EXERCISE: Starting at the line that has "const mailer = new THREE.Group();" and stopping after the line that has "for node in", reproduce the listing below exactly; omit everything else.

====== DATASET EXTRACT ======

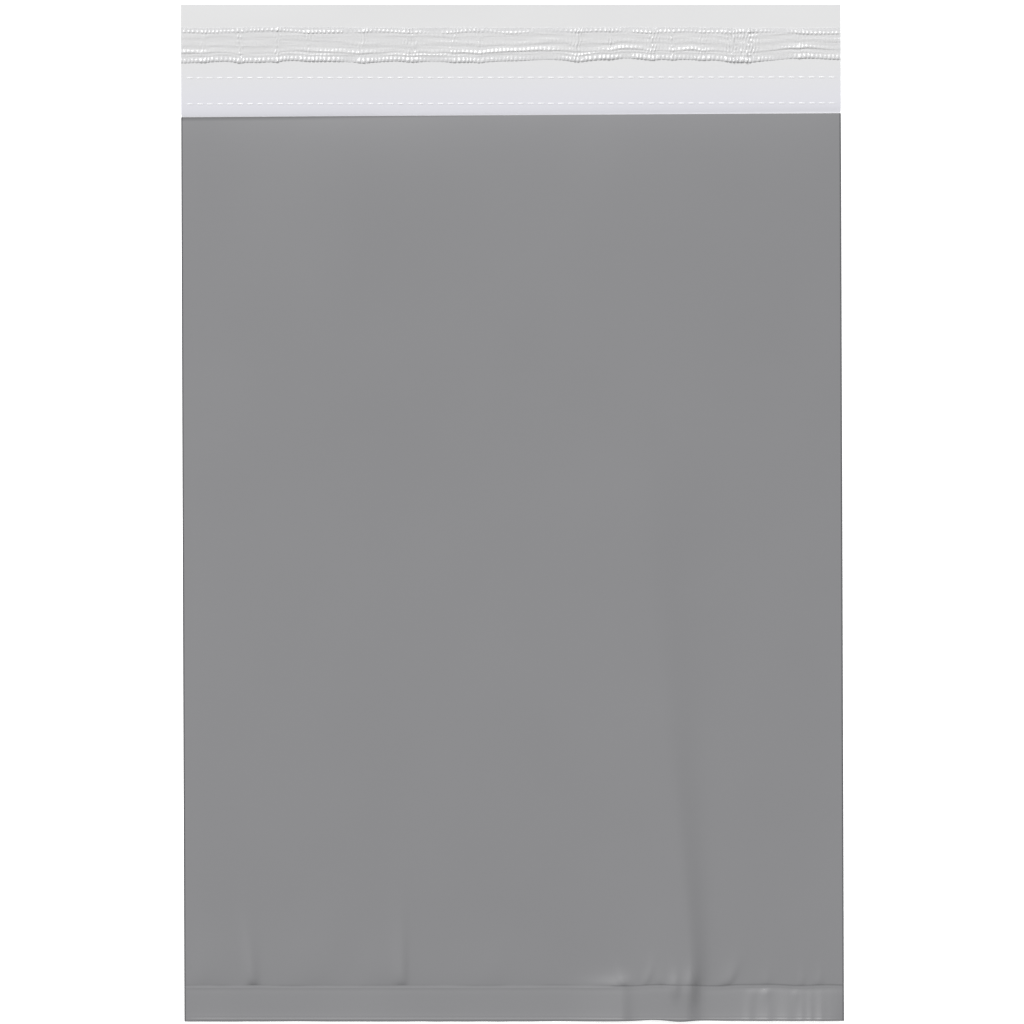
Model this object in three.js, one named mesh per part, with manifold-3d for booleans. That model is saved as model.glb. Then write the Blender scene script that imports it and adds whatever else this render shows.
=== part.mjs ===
// Poly mailer: an empty self-seal shipping bag, lying face up on its back panel.
//
// The bag is one length of blown polyethylene tube, 60 micron thick. The tube is folded flat at both
// sides and welded across near one end, which leaves a short skirt below the weld. At the other end
// the front panel is cut short to make the mouth, and the back panel runs on as the sealing lip.
// Two rows of slits across the lip mark a tear-off strip. A band of hot-melt adhesive lies across
// the lip under a film release liner, which is peeled away to close the bag.
//
// Millimetres. +X runs across the bag, +Y from the skirt to the end of the lip, and +Z is up.
// The origin is the middle of the bag's outline, on the surface that it lies on.

import * as THREE from "three";
import { mergeVertices } from "three/addons/utils/BufferGeometryUtils.js";
import Module from "manifold-3d";

// Film tube
const bagWidth = 254; // fold to fold, a 10 inch mailer
const bodyLength = 349; // cut edge of the skirt to the mouth
const lipLength = 42.6; // mouth to the cut end of the back panel
const film = 0.06; // thickness of one wall
const skirtLength = 12.6; // two loose layers below the weld
const weldWidth = 1.5; // band where the two walls are fused
const mouthSlant = 1.6; // the mouth is cut out of square, and its +X end is this much higher

// Air between the panels
const fullness = 5.3; // clear height between the walls where the bag is fullest
const foldGap = 0.1; // a fold never presses quite flat
const skirtGap = 0.4; // clear height between the skirt's cut edges
const sideRise = 46; // distance in which the front panel climbs from a side fold
const weldRise = 80; // distance in which it climbs from the weld
const mouthDip = 0.5; // how far it comes down again to the mouth's edge
const mouthDipLength = 45;

// Tear-off strip
const slitPitch = 3.85;
const slitLength = 2.3;
const slitWidth = 0.25;
const tearStripWidth = 10; // between the two rows of slits
const tearStripStart = 4.6; // mouth to the lower row
const slitMargin = 1.2; // film left whole beside each side fold

// Adhesive and its liner
const linerInset = 8.8; // end of the lip to the liner
const linerWidth = 13.2;
const linerThickness = 0.04;
const adhesiveWidth = 9.4;
const adhesiveThickness = 0.1;
const adhesiveEndGap = 1; // the band stops short of both side folds

const bagLength = bodyLength + lipLength;
const skirtEdge = -bagLength / 2;
const weldStart = skirtEdge + skirtLength;
const weldEnd = weldStart + weldWidth;
const mouth = skirtEdge + bodyLength;
const lipEnd = bagLength / 2;
const through = 1; // how far a cutting shape runs past what it cuts

// ---- Shapes -------------------------------------------------------------------------------------

const wasm = await Module();
wasm.setup();

// Rises from 0 at an edge to 1 at the given length, steep at the edge and level at the top.
const arch = (distance, length) => {
  const left = 1 - THREE.MathUtils.clamp(distance / length, 0, 1);
  return 1 - left * left;
};

// Clear height between the two walls, at a place inside the pouch.
const pouchGap = (x, y) => {
  const climb = arch(bagWidth / 2 - Math.abs(x), sideRise) * arch(y - weldEnd, weldRise);
  const dip = mouthDip * (1 - arch(mouthY(x) - y, mouthDipLength));
  return foldGap + (fullness - foldGap - dip) * climb;
};

// Clear height between the skirt's two layers: nothing at the weld, most at the cut edge.
const skirtOpening = (x, y) => {
  const sideways = arch(bagWidth / 2 - Math.abs(x), sideRise);
  const outward = (weldStart - y) / skirtLength;
  return foldGap + (skirtGap - foldGap) * sideways * outward;
};

// The mouth's edge, which is cut a little out of square.
const mouthY = (x) => mouth + (mouthSlant * x) / bagWidth;

// Places from start to end, closest together at both ends, where the film curves most.
const stations = (start, end, count) =>
  Array.from({ length: count + 1 }, (_, i) => {
    const turn = Math.PI * (i / count - 0.5);
    return (start + end) / 2 + ((end - start) / 2) * Math.sin(turn);
  });

// A box whose columns stand at xs and rows at ys, with its lower face at low(x, y) and its upper
// face at high(x, y). A row may be a function of x, for an edge that isn't square.
const slab = (xs, ys, low, high) => {
  const geometry = new THREE.BoxGeometry(1, 1, 1, xs.length - 1, ys.length - 1, 1);
  const place = geometry.getAttribute("position");
  for (let i = 0; i < place.count; i += 1) {
    const x = xs[Math.round((place.getX(i) + 0.5) * (xs.length - 1))];
    const row = ys[Math.round((place.getY(i) + 0.5) * (ys.length - 1))];
    const y = typeof row === "function" ? row(x) : row;
    place.setXYZ(i, x, y, place.getZ(i) > 0 ? high(x, y) : low(x, y));
  }
  return geometry;
};

const flatSlab = (xs, ys, low, high) => slab(xs, ys, () => low, () => high);

const toSolid = (geometry) => {
  const bare = geometry.clone().deleteAttribute("normal").deleteAttribute("uv");
  const merged = mergeVertices(bare);
  return new wasm.Manifold(
    new wasm.Mesh({
      numProp: 3,
      vertProperties: merged.getAttribute("position").array,
      triVerts: new Uint32Array(merged.index.array),
    }),
  );
};

const toGeometry = (solid) => {
  const { vertProperties, triVerts } = solid.getMesh();
  const geometry = new THREE.BufferGeometry();
  geometry.setAttribute("position", new THREE.BufferAttribute(vertProperties, 3));
  geometry.setIndex(new THREE.BufferAttribute(triVerts, 1));
  geometry.computeVertexNormals();
  return geometry;
};

// ---- Film bag -----------------------------------------------------------------------------------

const columnCount = 20;
const pouchRowCount = 16;
const columns = stations(-bagWidth / 2, bagWidth / 2, columnCount);
const innerColumns = columns.map((x) =>
  THREE.MathUtils.clamp(x, film - bagWidth / 2, bagWidth / 2 - film),
);
const pouchRows = [
  ...stations(weldEnd, mouth, pouchRowCount).slice(0, -1),
  mouthY,
];

// The outside of the tube with nothing cut out of it: skirt, weld and pouch in one run.
const tubeOutside = () => {
  const rows = [skirtEdge, weldStart, ...pouchRows];
  const top = (x, y) => {
    if (y < weldStart) return 2 * film + skirtOpening(x, y);
    return y > weldEnd ? 2 * film + pouchGap(x, y) : 2 * film;
  };
  return toSolid(slab(columns, rows, () => 0, top));
};

const lip = () =>
  toSolid(flatSlab([-bagWidth / 2, bagWidth / 2], [weldEnd, lipEnd], 0, film));

const pouchInside = () => {
  const pastMouth = (x) => mouthY(x) + through;
  return toSolid(
    slab(
      innerColumns,
      [...pouchRows, pastMouth],
      () => film,
      (x, y) => film + pouchGap(x, Math.min(y, mouthY(x))),
    ),
  );
};

const skirtInside = () =>
  toSolid(
    slab(
      innerColumns,
      [skirtEdge - through, skirtEdge, weldStart],
      () => film,
      (x, y) => film + skirtOpening(x, Math.max(y, skirtEdge)),
    ),
  );

const slitRow = (y) => {
  const count = Math.floor((bagWidth - 2 * slitMargin) / slitPitch);
  const first = (-slitPitch * (count - 1)) / 2;
  return Array.from({ length: count }, (_, i) => {
    const slit = new THREE.BoxGeometry(slitLength, slitWidth, 2 * through);
    return toSolid(slit.translate(first + i * slitPitch, y, 0));
  });
};

const filmBag = () => {
  const lowerSlits = mouth + tearStripStart;
  const cuts = [
    pouchInside(),
    skirtInside(),
    ...slitRow(lowerSlits),
    ...slitRow(lowerSlits + tearStripWidth),
  ];
  return toGeometry(tubeOutside().add(lip()).subtract(wasm.Manifold.union(cuts)));
};

// ---- Adhesive band and release liner ------------------------------------------------------------

const linerMiddle = lipEnd - linerInset - linerWidth / 2;
const across = (middle, width) => [middle - width / 2, middle + width / 2];

const adhesiveBand = () => {
  const length = bagWidth - 2 * adhesiveEndGap;
  const top = film + adhesiveThickness;
  return flatSlab(across(0, length), across(linerMiddle, adhesiveWidth), film, top);
};

const releaseLiner = () => {
  const low = film + adhesiveThickness;
  const rows = across(linerMiddle, linerWidth);
  return flatSlab(across(0, bagWidth), rows, low, low + linerThickness);
};

// ---- Assembly -----------------------------------------------------------------------------------

const part = (name, geometry, finish) => {
  const mesh = new THREE.Mesh(geometry, new THREE.MeshStandardMaterial(finish));
  mesh.name = name;
  return mesh;
};

const mailer = new THREE.Group();
mailer.name = "poly_mailer";
mailer.add(
  part("film_bag", filmBag(), { color: 0x8d8d8f, roughness: 0.45, metalness: 0 }),
  part("adhesive_band", adhesiveBand(), { color: 0xe9e6da, roughness: 0.3, metalness: 0 }),
  part("release_liner", releaseLiner(), { color: 0xe6e7ea, roughness: 0.2, metalness: 0 }),
);

export default mailer;
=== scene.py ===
import math

import bpy
import numpy as np
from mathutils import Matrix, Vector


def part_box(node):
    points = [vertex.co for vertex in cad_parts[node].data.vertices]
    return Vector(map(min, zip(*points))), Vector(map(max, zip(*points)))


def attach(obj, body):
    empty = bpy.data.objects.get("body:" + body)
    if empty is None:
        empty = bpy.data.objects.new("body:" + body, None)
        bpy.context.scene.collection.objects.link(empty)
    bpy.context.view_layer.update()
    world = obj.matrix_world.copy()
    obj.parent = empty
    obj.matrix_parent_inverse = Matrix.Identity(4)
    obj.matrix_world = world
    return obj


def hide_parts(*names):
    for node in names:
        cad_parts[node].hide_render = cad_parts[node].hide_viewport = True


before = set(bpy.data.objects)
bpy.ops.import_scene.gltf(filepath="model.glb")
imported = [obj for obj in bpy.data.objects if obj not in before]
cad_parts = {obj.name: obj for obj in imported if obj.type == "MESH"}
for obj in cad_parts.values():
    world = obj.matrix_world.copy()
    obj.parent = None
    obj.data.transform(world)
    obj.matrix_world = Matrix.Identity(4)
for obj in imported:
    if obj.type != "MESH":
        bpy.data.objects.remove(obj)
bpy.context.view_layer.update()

# ---- Film bag -----------------------------------------------------------------------------------
# One length of blown polyethylene tube, 60 micron thick, grey outside and white inside. It is folded
# flat at both sides and welded across near one end, which leaves a skirt of two loose layers. The
# front panel is cut off at the mouth, and the back panel runs on as the sealing lip, white side up.
MM = 0.001  # sizes are in millimetres, with +X across the bag and +Y from the skirt to the lip's end
low, high = (np.array(corner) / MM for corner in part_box("film_bag"))
half_width, skirt_edge, lip_end = high[0], low[1], high[1]
film = 0.06
skirt_length = 12.6
weld_width = 1.5
lip_length = 42.6
weld_start = skirt_edge + skirt_length
weld_end = weld_start + weld_width
mouth = lip_end - lip_length
mouth_slant = 1.6  # the mouth is cut this much higher at its +X end than at the other
slit_slant = 0.35  # and the rows of slits follow it a little
bag_lean = 1.4  # the tube's folds run this much out of line with its ends


def arch(distance, length):
    """Rises from 0 at an edge to 1 at the given length: one, less the square of the share left to go."""
    return 1 - (1 - np.clip(distance / length, 0, 1)) ** 2


def bump(distance, width):
    """A smooth hump, 1 at no distance: the exponential of less the square of distance over width."""
    return np.exp(-((distance / width) ** 2))


def pass_over(x, left, right, place, width):
    """Passes from the left value to the right one about a place, by a hyperbolic tangent."""
    return (left + right) / 2 + (right - left) / 2 * np.tanh((x - place) / width)


def wander(places, spacing, seed):
    """Random values from -1 to 1 along a line, one at each spacing, eased from one to the next."""
    values = np.random.default_rng(seed).uniform(-1, 1, 512)
    step = np.floor(places / spacing)
    part = places / spacing - step
    ease = part * part * (3 - 2 * part)
    index = step.astype(int)
    return values[index % 512] * (1 - ease) + values[(index + 1) % 512] * ease


def mottle(x, y, width, length, seed):
    """The same over a surface: random values from -1 to 1, in soft patches of the given size."""
    values = np.random.default_rng(seed).uniform(-1, 1, (64, 64))
    column, row = np.floor(x / width), np.floor(y / length)
    u, v = x / width - column, y / length - row
    u, v = u * u * (3 - 2 * u), v * v * (3 - 2 * v)
    i, j = column.astype(int), row.astype(int)
    lower = values[i % 64, j % 64] * (1 - u) + values[(i + 1) % 64, j % 64] * u
    upper = values[i % 64, (j + 1) % 64] * (1 - u) + values[(i + 1) % 64, (j + 1) % 64] * u
    return lower * (1 - v) + upper * v


# Creases that start at the weld: place across the bag, lean to +X for each millimetre away from the
# weld, distance to full height, distance in which it dies out, width of the left and of the right
# flank, and height.
creases = (
    (42.5, -0.42, 1.2, 5, 1.9, 1.1, 0.42),
    (50.6, 0.35, 2, 7, 1.5, 1.4, 0.42),
    (56.5, -0.2, 1, 5, 2.2, 1.5, 0.22),
    (82.4, 0.5, 1, 8, 3.6, 1.2, 0.4),
    (97, 0.1, 1, 5, 2.4, 1.6, 0.16),
    (110.8, 0.0, 0.8, 5, 1.4, 1.1, 0.2),
    (117.4, 0.1, 0.8, 5, 1.5, 1.1, 0.22),
    (-100.5, -0.12, 1.3, 19, 2, 2.3, 0.7),
    (-42.8, -0.03, 1.2, 22, 3, 1.6, 0.5),
    (-119, 0.0, 5, 15, 4, 8, 0.35),
    (-51, -0.3, 6, 14, 5, 9, 0.35),
    (-76, 0.1, 6, 20, 9, 7, 0.3),
    (-8, 0.1, 6, 14, 6, 5, 0.2),
)
crease_fan = 55  # a crease in the panel is twice as wide at this distance from the weld

# Creases that start at the weld and die away into the skirt, given in the same way.
skirt_creases = (
    (92.5, -0.1, 0.7, 5, 1.6, 1.2, 0.22),
    (97.5, -0.3, 0.7, 4, 2.2, 1.6, 0.3),
    (108.5, 0.0, 0.7, 4, 1.4, 1.2, 0.2),
)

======

ANSWER TO THIS TASK:
const mailer = new THREE.Group();
mailer.name = "poly_mailer";
mailer.add(
  part("film_bag", filmBag(), { color: 0x8d8d8f, roughness: 0.45, metalness: 0 }),
  part("adhesive_band", adhesiveBand(), { color: 0xe9e6da, roughness: 0.3, metalness: 0 }),
  part("release_liner", releaseLiner(), { color: 0xe6e7ea, roughness: 0.2, metalness: 0 }),
);

export default mailer;
=== scene.py ===
import math

import bpy
import numpy as np
from mathutils import Matrix, Vector


def part_box(node):
    points = [vertex.co for vertex in cad_parts[node].data.vertices]
    return Vector(map(min, zip(*points))), Vector(map(max, zip(*points)))


def attach(obj, body):
    empty = bpy.data.objects.get("body:" + body)
    if empty is None:
        empty = bpy.data.objects.new("body:" + body, None)
        bpy.context.scene.collection.objects.link(empty)
    bpy.context.view_layer.update()
    world = obj.matrix_world.copy()
    obj.parent = empty
    obj.matrix_parent_inverse = Matrix.Identity(4)
    obj.matrix_world = world
    return obj


def hide_parts(*names):
    for node in names:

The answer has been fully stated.